PB Balaji, Group Chief Financial Officer, Tata Motors said: “FY24 has begun on the right note with all automotive verticals delivering strong performances. The distinct strategy employed by each business is now delivering consistent results and making them structurally stronger. We remain confident of sustaining this momentum in the rest of the year and achieve our stated goals.”
JAGUAR LAND ROVER (JLR)
Highlights
Reimagine Transformation
Looking Ahead:
Q2 production and cashflow is expected to be lower than Q1 reflecting the annual summer plant shutdown while wholesales and profitability are expected to be more in line with recent quarters.
Adrian Mardell, JLR Chief Executive Officer, said: “I am pleased to report a third consecutive quarter of strengthening financial performance for JLR. We have had a strong start to the financial year and delivered our highest production levels in nine quarters and our highest Q1 cashflow on record. This is testament to the thousands of determined people in the business working tirelessly to deliver every aspect of our Reimagine strategy.”
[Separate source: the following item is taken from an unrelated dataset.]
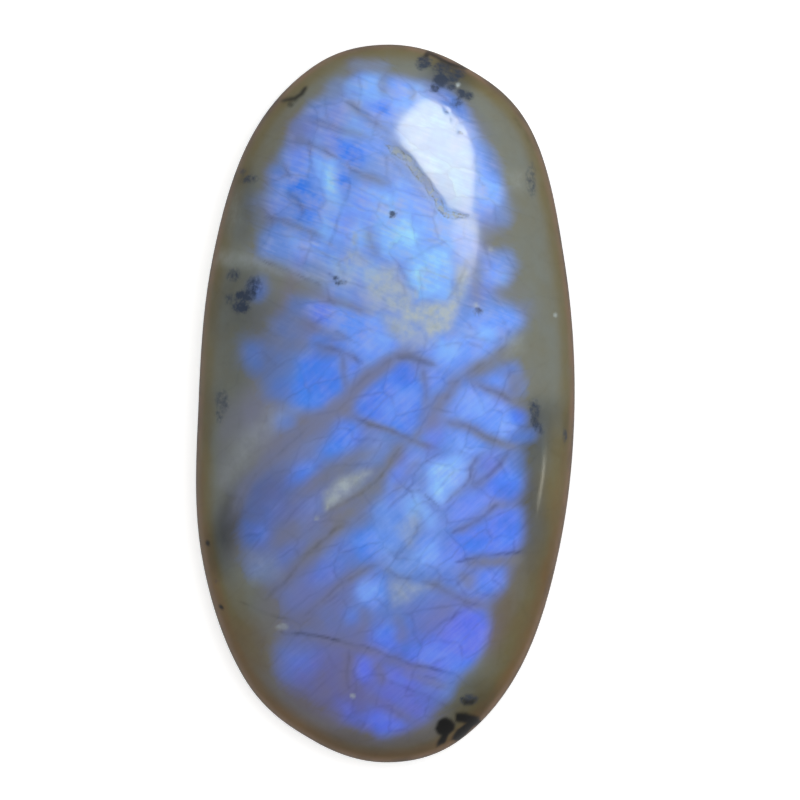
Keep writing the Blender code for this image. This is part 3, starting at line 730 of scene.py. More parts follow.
# Fractures inside the stone. Healed cleavage planes cross the sheen as grey-brown veils, and
# fresh ones as hairlines. They fall to the right at the upper end and rise to the right lower down.
VEIL_ENDS = 0.25
VEIL_PASSES = 3
VEILS = (
    # strength, half width, points
    # the long one that rises from the lower left to the middle
    (0.78, 0.34, ((1.9, 3.2), (1.1, 2.8), (0.4, 2.3), (-0.9, 1.35), (-2.2, 0.2), (-3.0, -0.4),
                  (-3.8, -1.1), (-4.6, -1.7), (-5.4, -2.4))),
    (0.85, 0.36, ((-3.0, -0.4), (-4.6, -1.7), (-5.6, -2.6), (-6.3, -3.4), (-6.9, -4.3), (-7.5, -5.3),
                  (-8.2, -6.5))),
    # those that fall to the right above the middle
    (0.60, 0.22, ((-7.4, 7.4), (-5.8, 6.8), (-4.6, 6.25), (-3.6, 5.85), (-2.4, 5.4))),
    (0.65, 0.38, ((-6.4, 6.2), (-5.0, 5.8), (-3.9, 5.6), (-2.6, 5.3))),
    (0.75, 0.26, ((-4.4, 5.6), (-3.2, 5.3), (-2.2, 5.0), (-1.2, 4.6), (-0.3, 4.2))),
    (0.65, 0.30, ((-4.9, 4.3), (-3.9, 4.0), (-3.0, 3.6), (-2.2, 3.25), (-1.5, 2.8))),
    (0.60, 0.24, ((-3.8, 3.3), (-3.0, 2.75), (-2.0, 2.35), (-1.0, 1.8))),
    (0.65, 0.22, ((-2.3, 2.6), (-2.1, 1.8), (-2.0, 1.2), (-1.9, 0.4))),
    # the pair in the lower left, with a pale brown band between them
    (0.90, 0.26, ((1.3, -1.4), (0.9, -2.0), (0.1, -3.2), (-0.6, -3.95), (-1.5, -4.6), (-2.6, -5.2),
                  (-3.7, -6.0))),
    (0.75, 0.55, ((0.3, -3.0), (-0.8, -4.5), (-1.8, -5.4), (-2.8, -6.0), (-3.6, -6.6))),
    (0.90, 0.30, ((-0.9, -5.2), (-2.2, -6.1), (-3.1, -6.7), (-4.0, -7.6), (-5.0, -8.8), (-6.3, -10.1))),
    (0.55, 0.42, ((0.2, -2.0), (-1.0, -2.5), (-2.2, -3.2), (-3.4, -3.9), (-4.4, -4.7), (-5.0, -5.6))),
    (0.60, 0.50, ((-4.0, -6.0), (-5.0, -6.4), (-5.8, -7.4))),
    (0.75, 0.24, ((0.2, -7.9), (-0.6, -8.1), (-1.4, -8.5), (-2.2, -9.1), (-3.0, -9.7), (-4.4, -10.7))),
    (0.65, 0.50, ((1.2, -1.8), (-0.6, -4.1), (-2.2, -6.0), (-4.0, -7.8), (-6.0, -9.4))),
    # round the plates right of the middle
    (0.50, 0.30, ((2.8, 0.2), (2.4, -0.8), (2.0, -1.4))),
    (0.95, 0.46, ((3.9, 1.5), (3.3, 0.8), (2.8, 0.2), (2.4, -0.4), (2.1, -1.0))),
    (0.85, 0.28, ((2.8, 0.2), (2.2, -0.8), (1.6, -1.6), (1.1, -2.2))),
    (0.75, 0.36, ((6.5, 3.2), (5.9, 2.6), (5.3, 2.2), (4.5, 1.75), (3.6, 1.4))),
    (0.75, 0.24, ((3.8, 1.4), (4.8, 0.9), (5.6, 0.5), (6.5, 0.1), (7.3, -0.3))),
    (0.60, 0.34, ((6.3, 1.8), (6.4, 1.0), (6.8, 0.4))),
    (0.70, 0.22, ((0.3, 2.4), (1.2, 2.5), (2.0, 2.2), (2.8, 1.8))),
    (0.65, 0.26, ((1.8, 2.2), (2.0, 1.2), (2.0, 0.4), (1.9, -0.4), (1.5, -1.5))),
    (0.85, 0.17, ((-1.9, -0.5), (-0.9, -0.9), (0.2, -1.35), (1.0, -1.75), (2.0, -2.1), (3.1, -2.4))),
    (0.90, 0.24, ((2.3, -0.6), (3.3, -0.95), (4.5, -1.35), (5.4, -1.8), (6.2, -2.05), (7.2, -2.3))),
    (0.50, 0.20, ((6.3, -2.1), (5.6, -3.2), (4.8, -3.9), (3.8, -4.4))),
    (0.50, 0.20, ((5.0, -2.2), (4.3, -3.0), (4.2, -3.7), (3.4, -4.5), (2.7, -5.2))),
    (0.45, 0.26, ((2.0, -2.6), (1.3, -3.2), (0.8, -4.0), (0.2, -4.6))),
    (0.50, 0.30, ((6.9, -4.9), (5.6, -5.0), (4.6, -5.7), (3.8, -6.2), (2.9, -6.5))),
    (0.75, 0.32, ((7.2, -7.6), (5.8, -7.85), (4.6, -7.9), (3.6, -8.1))),
    # the lower end
    (0.60, 0.24, ((-0.2, -8.1), (0.7, -8.6), (1.6, -8.7))),
    (0.80, 0.30, ((1.4, -8.65), (2.5, -9.0), (3.4, -9.5), (4.3, -9.9), (5.6, -10.3))),
    (0.45, 0.55, ((3.6, -9.7), (2.8, -10.2), (2.0, -10.9), (1.4, -11.5))),
    (0.55, 0.30, ((0.3, -10.2), (1.0, -11.2), (0.6, -12.1))),
    (0.60, 0.35, ((3.6, -8.4), (4.2, -8.9), (4.0, -9.4))),
    (0.75, 0.26, ((-4.9, -11.35), (-3.2, -11.7), (-1.6, -12.1), (-0.2, -12.5), (1.2, -13.1),
                  (3.2, -13.65))),
    (0.55, 0.24, ((0.2, -13.1), (1.4, -13.6), (2.6, -14.0), (3.6, -14.3))),
    (0.60, 0.32, ((-1.8, -12.0), (-1.9, -13.0), (-2.1, -13.9), (-1.7, -14.7))),
    (0.60, 0.24, ((-0.5, -12.5), (-0.3, -13.3), (0.0, -14.3))),
    (0.55, 0.30, ((-1.2, -14.4), (-0.2, -14.9), (0.8, -15.5), (1.8, -16.0))),
    (0.45, 0.35, ((-3.0, -13.0), (-3.2, -14.0), (-2.8, -14.9))),
    # the upper end
    (0.60, 0.34, ((-0.6, 13.6), (0.4, 12.9), (1.3, 11.8), (2.0, 10.9), (2.7, 9.9))),
    (0.50, 0.20, ((-4.7, 13.3), (-3.9, 13.0), (-3.0, 12.6), (-2.4, 12.1))),
    (0.60, 0.22, ((-1.9, 11.8), (-1.2, 11.4), (-0.5, 11.15), (0.5, 10.8))),
    (0.45, 0.20, ((-4.4, 14.4), (-3.2, 14.0), (-2.2, 13.6), (-1.2, 13.3), (-0.3, 12.9))),
    (0.50, 0.24, ((-2.2, 15.4), (-1.4, 14.6), (-0.8, 14.1), (0.0, 13.6), (0.8, 13.0))),
    (0.55, 0.20, ((-6.4, 9.3), (-5.3, 9.1), (-4.4, 8.8), (-3.7, 8.5), (-2.7, 8.0))),
    (0.40, 0.22, ((-5.6, 12.4), (-5.0, 11.8), (-4.7, 11.2))),
    (0.45, 0.20, ((-5.2, 10.8), (-4.5, 10.3), (-4.0, 9.7), (-4.1, 9.0))),
    (0.45, 0.18, ((-0.1, 16.6), (-0.1, 15.3))),
    (0.40, 0.18, ((1.3, 16.1), (1.3, 15.0))),
    (0.45, 0.30, ((-0.9, 8.8), (-0.7, 8.0), (-0.2, 7.2))),
    (0.50, 0.22, ((4.3, 7.4), (4.0, 6.5), (3.5, 5.7), (3.0, 5.2))),
    (0.55, 0.40, ((4.5, 8.7), (5.4, 8.4), (6.6, 8.6))),
    (0.55, 0.40, ((4.6, 7.8), (4.6, 6.6), (4.5, 5.6), (4.6, 4.6))),
    (0.50, 0.35, ((5.0, 5.6), (6.2, 5.4), (7.4, 5.9))),
)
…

TATA COMMERCIAL VEHICLES (TATA CV)
Highlights
Financials
Apart from seasonality, Q1 FY24 for the commercial vehicles industry was impacted by the transition to BS 6 Phase 2 emission norms. Domestic CV volumes were 82.4K units, down 14.1% yoy. Exports were at 3.6K units, down 32% yoy because of subdued economic conditions in overseas markets as well. However, HCV volumes grew 9% yoy driven by the strong infrastructure push by the Government, as well as increased activity in e-commerce, construction, and replacement demand in auto logistics and petroleum sector. Despite the drop in volumes, the revenues improved by 4.4% to ₹ 17.0KCr on account of improved mix and better market operating price. The business witnessed strong EBITDA and EBIT margins of 9.4% and 6.5% respectively in Q1 FY24 and reported strong PBT (bei) of ₹ 0.9 K Cr led by improved pricing, superior mix, stable commodity costs.
Looking Ahead:
We expect demand to sequentially improve in FY24. The promising monsoon and continuing infrastructure thrust by the Government auger well for the CV industry, even as it faces the headwinds of high interest rates, fuel prices and inflation. We will continue to drive our demand-pull strategy and drive customer preference through innovation, service quality and thematic brand activation. In the coming quarters, we aim to step up Vahan market shares and revenue growth through innovation, service quality and thematic brand activation and deliver double digit EBITDA in FY24 by improving realisations and cost savings.
Girish Wagh, Executive Director Tata Motors Ltd said: “The Indian commercial vehicles sector made a promising start to FY24 in Q1, enabled by a strong infrastructure push from the Government as well as increased economic activity. At Tata Motors, we successfully upgraded our entire portfolio beyond the mandatory requirements for BS6 Phase 2 transition to offer more features, value-adds and benefits to customers. We were impacted in the earlier part of the quarter with availability issues due to this large transition but delivered sequentially improved performance as the quarter progressed. Looking ahead, we remain optimistic on the demand environment even as it continues to face the headwinds of high interest rates, fuel prices and inflation. We will continue to drive our demand-pull strategy and step up our competitiveness with improved availability of our exciting range of products as the year progresses.”